#### [PROBLEM DESCRIPTION]
Return only the lines running from the line with "roof_tab_face = lower_face" down to the line with "bpy.context.view_layer.update()", both included, exactly as they appear.

========

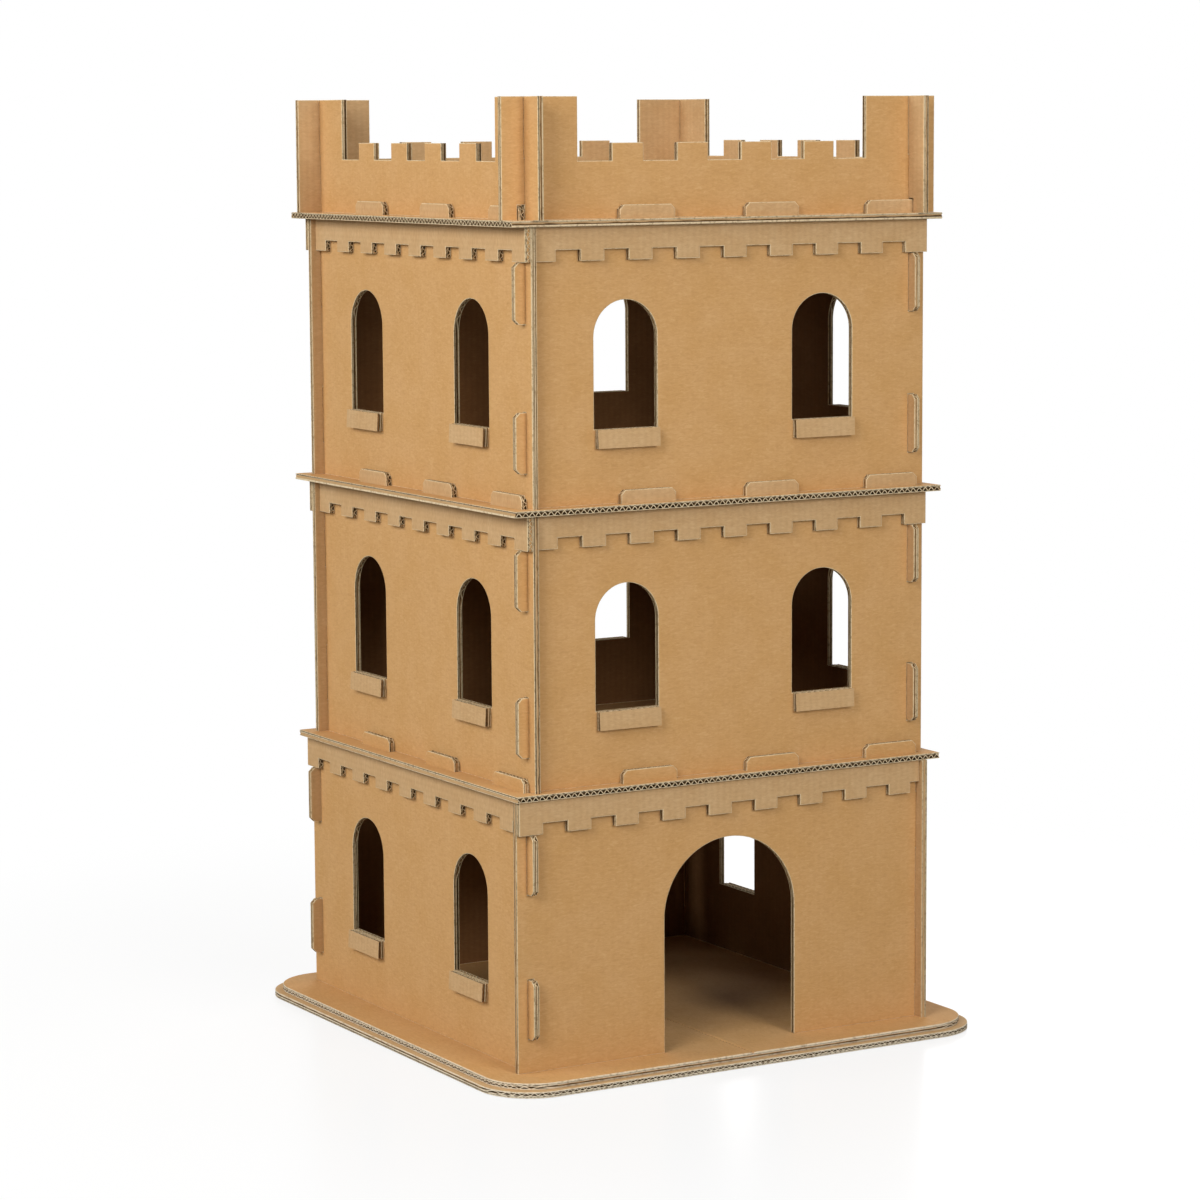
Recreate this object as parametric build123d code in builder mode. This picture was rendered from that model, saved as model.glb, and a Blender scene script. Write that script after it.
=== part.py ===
"""Cardboard castle: three storeys of tabbed and slotted boards with a crenellated roof terrace.

Millimetres, +Z up, origin on the floor under the middle of the castle.
The door wall faces -Y. Every piece is cut from one double-wall corrugated board.
"""
from build123d import *
import math
import os

# The board and its fits
board = 7.0                 # thickness of the double-wall board
tab_gap = 0.3               # air on each side of a tab in its slot
end_gap = 0.3               # air between a strip's end and the wall beside it
tip_bevel = 5.0             # bevel on the corners of every tab

# Base: two rounded sheets, the upper one a little smaller
base_side = 620.0
base_corner = 61.0
base_step = 8.2             # how far the upper sheet stays back on each side
crease_width = 3.0          # pressed across the middle of the upper sheet, for folding it
crease_depth = 1.5

# Storeys
storey_clear = 295.6        # height of a wall
upper_face = 246.5          # middle of the castle to the outside of an upper wall
lower_offset = 0.5          # air between a roof tab of the lowest storey and the wall behind it
wall_overrun = 12.8         # how far a slotted wall end runs past the next wall

# Corner tabs of the walls
corner_tab_height = 64.6
corner_tab_air = 0.5        # between a corner tab and the strip above it
corner_tab_reach = 12.5     # how far a tab comes out of the slotted wall
door_wall_tab_reach = 7.0   # the same for the wall with the door

# Windows with a flap folded out and down as the sill
window_width = 78.5
window_height = 137.0
window_lift = 0.7           # how far a window sits above half the wall's height
window_spread = 125.0       # from the middle of the wall to the middle of a window
sill_drop = 20.0            # how far the folded flap hangs down
sill_kerf = 1.0             # cut away on each side of the flap
sill_spring = 1.0           # how far the free edge of the flap stands off the wall
sill_bend = 1.0             # radius over the outer crease
sill_hinge = 5.0            # height of the uncut board in the crease

# Doorway
door_width = 168.0
door_head = 63.6            # wall left over the top of the arch

# Floors, the topmost one being the deck of the terrace
side_ledge = 25.0           # how far a floor runs out past the left and right walls above it
front_ledge = 18.5          # the same for the front and back walls
hatch_side = 200.0
hatch_corner = 25.0
hatch_margin = 29.5         # floor left between the hatch and the walls

# Tabs that stand up through a floor in front of the wall above
roof_tab_width = 68.0
roof_tab_pitch = 157.0
roof_tab_rise = 14.5        # above the floor

# Toothed valances under the floors
valance_depth = 36.5
tooth_width = 28.8
tooth_gap = 30.3
tooth_length = 12.0
right_strip_setback = 12.8  # how far the lowest strip on the right starts from its wall's end

# Parapet of four boards that cross in half laps
parapet_air = 0.5           # between a parapet board and the roof tabs in front of it
front_board_proud = 1.8     # how far the front and back boards end past the deck
side_board_proud = 10.0     # the same for the left and right boards
parapet_low = 60.7          # height of the rim between the merlons
merlon_rise = 18.8          # height of a merlon above the rim
merlon_width = 38.5
merlon_gap = 42.0
merlon_count = 4
tower_height = 128.2        # height of the parapet's ends
foot_notch_air = 1.5        # air round a roof tab where a parapet board steps over it

# Places worked out from the sizes above
base_top = 2 * board
storey_pitch = storey_clear + board
lower_face = upper_face + board + lower_offset
parapet_face = upper_face - parapet_air
floor_width = 2 * (upper_face + side_ledge)
floor_depth = 2 * (upper_face + front_ledge)
hatch_offset = upper_face - board - hatch_margin - hatch_side / 2
roof_tab_end = lower_face - board
window_rise = (storey_clear - window_height) / 2 + window_lift
door_height = storey_clear - door_head
deck_top = base_top + 3 * storey_pitch
side_names = ("front", "right", "back", "left")
storey_names = ("ground", "middle", "top")
floor_names = ("middle_floor", "top_floor", "terrace_deck")


def side_plane(side, reach, height):
    """Upright plane of one side, seen from outside, with its x to the right and its y up."""
    turn = math.radians(90 * side)
    outward = (math.sin(turn), -math.cos(turn), 0)
    to_the_right = (math.cos(turn), math.sin(turn), 0)
    middle = (outward[0] * reach, outward[1] * reach, height)
    return Plane(origin=middle, x_dir=to_the_right, z_dir=outward)


def section_plane(side, reach, height, along):
    """Upright plane across a side, with its x pointing outwards and its y up."""
    turn = math.radians(90 * side)
    outward = (math.sin(turn), -math.cos(turn), 0)
    to_the_right = (math.cos(turn), math.sin(turn), 0)
    to_the_left = tuple(-part for part in to_the_right)
    middle = [o * reach + r * along for o, r in zip(outward, to_the_right)]
    return Plane(origin=(middle[0], middle[1], height), x_dir=outward, z_dir=to_the_left)


def span(start, end, low, high, mode=Mode.ADD):
    """Rectangle between two places along a side and two heights."""
    with Locations(((start + end) / 2, (low + high) / 2)):
        Rectangle(end - start, high - low, mode=mode)


def arch(width, height, middle, foot):
    """Outline of an opening with a round top."""
    spring = foot + height - width / 2
    with BuildSketch() as opening:
        with BuildLine():
            Polyline(
                (middle - width / 2, spring),
                (middle - width / 2, foot),
                (middle + width / 2, foot),
                (middle + width / 2, spring),
            )
            ThreePointArc(
                (middle + width / 2, spring),
                (middle, foot + height),
                (middle - width / 2, spring),
            )
        make_face()
    return opening.sketch


def top_tab(start, end, low, high):
    """Outline of a tab with bevelled upper corners that stands on the edge of a board."""
    with BuildSketch() as tab:
        with BuildLine():
            Polyline(
                (start, low),
                (end, low),
                (end, high - tip_bevel),
                (end - tip_bevel, high),
                (start + tip_bevel, high),
                (start, high - tip_bevel),
                close=True,
            )
        make_face()
    return tab.sketch


def side_tab(root, tip, low, high):
    """Outline of a tab with bevelled outer corners that leaves the upright edge of a wall."""
    bevel = math.copysign(tip_bevel, tip - root)
    with BuildSketch() as tab:
        with BuildLine():
            Polyline(
                (root, low),
                (tip - bevel, low),
                (tip, low + tip_bevel),
                (tip, high - tip_bevel),
                (tip - bevel, high),
                (root, high),
                close=True,
            )
        make_face()
    return tab.sketch


def fold_section():
    """Section of a flap that is folded out over the bottom of its window."""
    with BuildSketch() as fold:
        with BuildLine():
            Polyline(
                (0, 0),
                (board, 0),
                (board + sill_spring, -sill_drop),
                (sill_spring, -sill_drop),
                (0, -sill_hinge),
                close=True,
            )
        make_face()
        outer_crease = fold.vertices().group_by(Axis.Y)[-1].sort_by(Axis.X)[-1]
        fillet(outer_crease, sill_bend)
    return fold.sketch


def corner_tab_bands():
    """Lower and upper ends of the two tabs of a corner, from the foot of the wall."""
    margin = valance_depth + corner_tab_air
    lower = (margin, margin + corner_tab_height)
    upper = (storey_clear - margin - corner_tab_height, storey_clear - margin)
    return [lower, upper]


def roof_tab_bands():
    """Ends of the three roof tabs of a side, from the middle of the side."""
    ends = [roof_tab_end - roof_tab_pitch * k for k in range(3)]
    return [(end - roof_tab_width, end) for end in ends]


def wall(side, face, foot, slotted_end, tab_reach, roof_tabs, openings):
    """One wall: slots at one end, tabs at the other, openings and folded sills between.

    slotted_end is +1 where the wall runs past its right-hand neighbour and -1 for the left one.
    """
    inner = face - board
    run_past = slotted_end * (face + wall_overrun)
    butt = -slotted_end * inner
    tab_tip = -slotted_end * (face + tab_reach)
    slot_start, slot_end = sorted((slotted_end * (inner - tab_gap), slotted_end * (face + tab_gap)))
    with BuildPart() as panel:
        with BuildSketch(side_plane(side, face, foot)):
            span(min(butt, run_past), max(butt, run_past), 0, storey_clear)
            for low, high in corner_tab_bands():
                add(side_tab(butt, tab_tip, low, high))
                span(slot_start, slot_end, low - tab_gap, high + tab_gap, Mode.SUBTRACT)
            if roof_tabs:
                for start, end in roof_tab_bands():
                    add(top_tab(start, end, storey_clear, storey_clear + board + roof_tab_rise))
            for width, height, middle, rise in openings:
                add(arch(width, height, middle, rise), mode=Mode.SUBTRACT)
        extrude(amount=-board)
        for width, height, middle, rise in openings:
            if rise > 0:
                with BuildSketch(section_plane(side, face, foot + rise, middle)):
                    add(fold_section())
                extrude(amount=width / 2 - sill_kerf, both=True)
    return panel.part


def floor_sheet(height, slot_reach, hatch_x, hatch_y):
    """One floor with twelve slots for roof tabs and a hatch to climb through."""
    with BuildPart() as sheet:
        with BuildSketch(Plane.XY.offset(height)):
            Rectangle(floor_width, floor_depth)
            with Locations((hatch_x, hatch_y)):
                RectangleRounded(hatch_side, hatch_side, hatch_corner, mode=Mode.SUBTRACT)
            for side in range(4):
                with PolarLocations(0, 1, start_angle=90 * side):
                    for start, end in roof_tab_bands():
                        with Locations(((start + end) / 2, -(slot_reach - board / 2))):
                            Rectangle(
                                end - start + 2 * tab_gap,
                                board + 2 * tab_gap,
                                mode=Mode.SUBTRACT,
                            )
        extrude(amount=board)
    return sheet.part


def valance(side, wall_face, top, start, end, first_tooth_at, roof_tabs):
    """Toothed strip under a floor; its teeth are counted from one end."""
    toward = 1 if first_tooth_at == start else -1
    pitch = tooth_width + tooth_gap
    gap_count = math.ceil((end - start - tooth_width) / pitch)
    with BuildPart() as strip:
        with BuildSketch(side_plane(side, wall_face, top)):
            span(start, end, -valance_depth, 0)
            for k in range(gap_count):
                near = first_tooth_at + toward * (tooth_width + k * pitch)
                far = min(max(near + toward * tooth_gap, start), end)
                gap_start, gap_end = sorted((near, far))
                span(gap_start, gap_end, -valance_depth, tooth_length - valance_depth, Mode.SUBTRACT)
            if roof_tabs:
                for tab_start, tab_end in roof_tab_bands():
                    add(top_tab(tab_start, tab_end, 0, board + roof_tab_rise))
        extrude(amount=board)
    return strip.part


def parapet_board(side, reach, lap_from_top):
    """One crenellated board; where it crosses its neighbours half of its height is slotted."""
    crossing = parapet_face - board / 2
    row = merlon_count * merlon_width + (merlon_count + 1) * merlon_gap
    lap_low = tower_height / 2 if lap_from_top else 0
    lap_high = tower_height if lap_from_top else tower_height / 2
    notch_inner = parapet_face
    notch_outer = upper_face + board + foot_notch_air
    with BuildPart() as crest:
        with BuildSketch(side_plane(side, parapet_face, deck_top)):
            span(-reach, reach, 0, tower_height)
            span(-row / 2, row / 2, parapet_low, tower_height, Mode.SUBTRACT)
            for k in range(merlon_count):
                start = -row / 2 + merlon_gap + k * (merlon_width + merlon_gap)
                span(start, start + merlon_width, parapet_low, parapet_low + merlon_rise)
            for crossing_side in (-1, 1):
                middle = crossing_side * crossing
                half = board / 2 + tab_gap
                span(middle - half, middle + half, lap_low, lap_high, Mode.SUBTRACT)
            span(-notch_outer, -notch_inner, 0, roof_tab_rise + foot_notch_air, Mode.SUBTRACT)
        extrude(amount=-board)
    return crest.part


def write(part, name):
    """Labels one piece and writes it."""
    part.label = name
    export_step(part, f"parts/{name}.step")
    print(f"{name}: {len(part.solids())} solid, {part.volume / 1000:.0f} cm3")


os.makedirs("parts", exist_ok=True)

with BuildPart() as base_lower:
    with BuildSketch():
        RectangleRounded(base_side, base_side, base_corner)
    extrude(amount=board)
write(base_lower.part, "base_lower")

with BuildPart() as base_upper:
    with BuildSketch(Plane.XY.offset(board)):
        top_side = base_side - 2 * base_step
        RectangleRounded(top_side, top_side, base_corner - base_step / 2)
    extrude(amount=board)
    with BuildSketch(Plane.XZ):
        with BuildLine():
            Polyline(
                (-crease_width / 2, base_top),
                (crease_width / 2, base_top),
                (0, base_top - crease_depth),
                close=True,
            )
        make_face()
    extrude(amount=base_side / 2, both=True, mode=Mode.SUBTRACT)
write(base_upper.part, "base_upper")

windows = [(window_width, window_height, middle, window_rise) for middle in (-window_spread, window_spread)]
doorway = [(door_width, door_height, 0, 0)]

for storey, storey_name in enumerate(storey_names):
    lowest = storey == 0
    foot = base_top + storey * storey_pitch
    face = lower_face if lowest else upper_face
    slotted_end = -1 if lowest else 1
    for side, side_name in enumerate(side_names):
        has_door = lowest and side_name == "front"
        openings = doorway if has_door else windows
        tab_reach = door_wall_tab_reach if has_door else corner_tab_reach
        panel = wall(side, face, foot, slotted_end, tab_reach, lowest, openings)
        write(panel, f"{storey_name}_wall_{side_name}")

        setback = right_strip_setback if lowest and side_name == "right" else 0
        long_end = slotted_end * (face + wall_overrun - setback)
        short_end = -slotted_end * (face - board - end_gap)
        start = min(long_end, short_end)
        end = max(long_end, short_end)
        strip = valance(side, face, foot + storey_clear, start, end, long_end, not lowest)
        write(strip, f"{storey_name}_valance_{side_name}")

    roof_tab_face = lower_face if lowest else upper_face + board
    hatch_x = -hatch_offset * (-1) ** storey
    sheet = floor_sheet(foot + storey_clear, roof_tab_face, hatch_x, hatch_offset)
    write(sheet, floor_names[storey])

for side, side_name in enumerate(side_names):
    crosses_on_top = side_name in ("left", "right")
    if crosses_on_top:
        reach = floor_depth / 2 + side_board_proud
    else:
        reach = floor_width / 2 + front_board_proud
    write(parapet_board(side, reach, not crosses_on_top), f"parapet_{side_name}")
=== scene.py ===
"""Looks of the cardboard castle: die-cut double-wall board, ply by ply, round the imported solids.

Metres, +Z up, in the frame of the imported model. Every board is three kraft liners with a fluted
medium glued between each two, cut to the outline that its solid has.
"""

import logging
import math
import random
from dataclasses import dataclass
from enum import Enum
from typing import Any

import bmesh
import bpy
from mathutils import Matrix, Vector


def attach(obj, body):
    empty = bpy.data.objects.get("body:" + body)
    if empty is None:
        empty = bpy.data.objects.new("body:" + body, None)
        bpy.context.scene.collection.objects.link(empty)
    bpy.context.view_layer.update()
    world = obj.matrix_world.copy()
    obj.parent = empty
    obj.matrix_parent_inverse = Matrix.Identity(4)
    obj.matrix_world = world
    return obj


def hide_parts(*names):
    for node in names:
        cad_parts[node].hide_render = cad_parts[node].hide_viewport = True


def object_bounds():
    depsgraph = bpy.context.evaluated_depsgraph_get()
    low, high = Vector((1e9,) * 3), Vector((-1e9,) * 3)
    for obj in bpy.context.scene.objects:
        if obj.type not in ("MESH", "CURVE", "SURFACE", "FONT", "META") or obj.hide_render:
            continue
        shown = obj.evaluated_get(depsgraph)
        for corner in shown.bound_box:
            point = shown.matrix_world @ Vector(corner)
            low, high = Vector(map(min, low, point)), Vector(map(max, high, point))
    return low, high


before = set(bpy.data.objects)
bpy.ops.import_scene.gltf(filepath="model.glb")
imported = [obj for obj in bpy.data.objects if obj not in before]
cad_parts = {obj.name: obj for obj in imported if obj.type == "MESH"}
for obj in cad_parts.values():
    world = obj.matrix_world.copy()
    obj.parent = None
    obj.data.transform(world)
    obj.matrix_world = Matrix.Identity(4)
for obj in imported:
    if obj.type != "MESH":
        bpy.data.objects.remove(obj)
cad_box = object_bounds()

log = logging.getLogger("castle")

MM = 0.001
BODY = "root"

# Points nearer to each other than MERGE_MM are one; lengths closer than SAME_MM are the same.
MERGE_MM = 0.001
SAME_MM = 0.01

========

#### [EXERCISE RESULT]
    roof_tab_face = lower_face if lowest else upper_face + board
    hatch_x = -hatch_offset * (-1) ** storey
    sheet = floor_sheet(foot + storey_clear, roof_tab_face, hatch_x, hatch_offset)
    write(sheet, floor_names[storey])

for side, side_name in enumerate(side_names):
    crosses_on_top = side_name in ("left", "right")
    if crosses_on_top:
        reach = floor_depth / 2 + side_board_proud
    else:
        reach = floor_width / 2 + front_board_proud
    write(parapet_board(side, reach, not crosses_on_top), f"parapet_{side_name}")
=== scene.py ===
"""Looks of the cardboard castle: die-cut double-wall board, ply by ply, round the imported solids.

Metres, +Z up, in the frame of the imported model. Every board is three kraft liners with a fluted
medium glued between each two, cut to the outline that its solid has.
"""

import logging
import math
import random
from dataclasses import dataclass
from enum import Enum
from typing import Any

import bmesh
import bpy
from mathutils import Matrix, Vector


def attach(obj, body):
    empty = bpy.data.objects.get("body:" + body)
    if empty is None:
        empty = bpy.data.objects.new("body:" + body, None)
        bpy.context.scene.collection.objects.link(empty)
    bpy.context.view_layer.update()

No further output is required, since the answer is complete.